In a sea of positivity, why do I let this little drop of negative become so strong? Why do I weight it so much more heavily? Why do I let one voice become louder than the rest of the choir?

I don’t know. I mean, I do and I don’t. I’ve struggled with it practically my whole life, this, as Mary Karr puts it, “constantly checking to see where I am in line” in relation to others. As much as I tout the stand strong and tall imagery when things are going well—or when things aren’t for someone else — I can crumble when someone starts throwing mud. Because deep down I fear they are right. Deep runs the doubt that maybe I’m not good enough. Not by a long shot.

So I hide. I dodge my boss’s texts asking me to call her about the comments this guy has made about me.
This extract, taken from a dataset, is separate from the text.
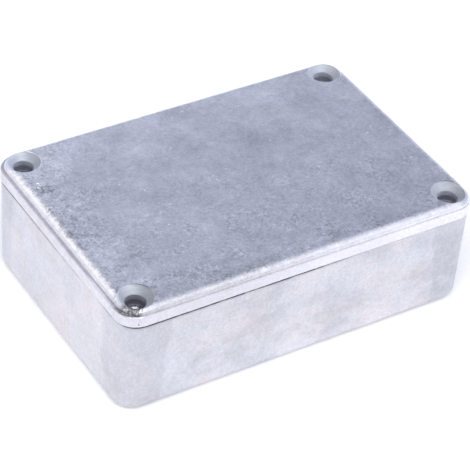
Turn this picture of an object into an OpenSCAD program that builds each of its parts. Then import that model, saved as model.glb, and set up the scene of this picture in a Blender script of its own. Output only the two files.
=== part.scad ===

Kind of like I hid my underpants as a kid when I’d wet them. Then I go into victim mode, almost paralyzed by a situation that I’ve given way too much weight to.

I apply for other jobs. Or I threaten (whom? myself?) to leave the island entirely; never to be heard from again. Fight or flight. Fight or flight. I know it’s ridiculous but I can’t stop the mental calisthenics. I’m too well practiced. It’s second nature at this point. Maybe first nature, even.

Then, for no other reason than I’m tired of it, I reach out. I take baby steps to stand up for myself and set the record straight in the most compassionate way I know how. That’s when it shifts. That’s when I find out how good it feels to bring things out into the open where they can be seen and my true reputation established.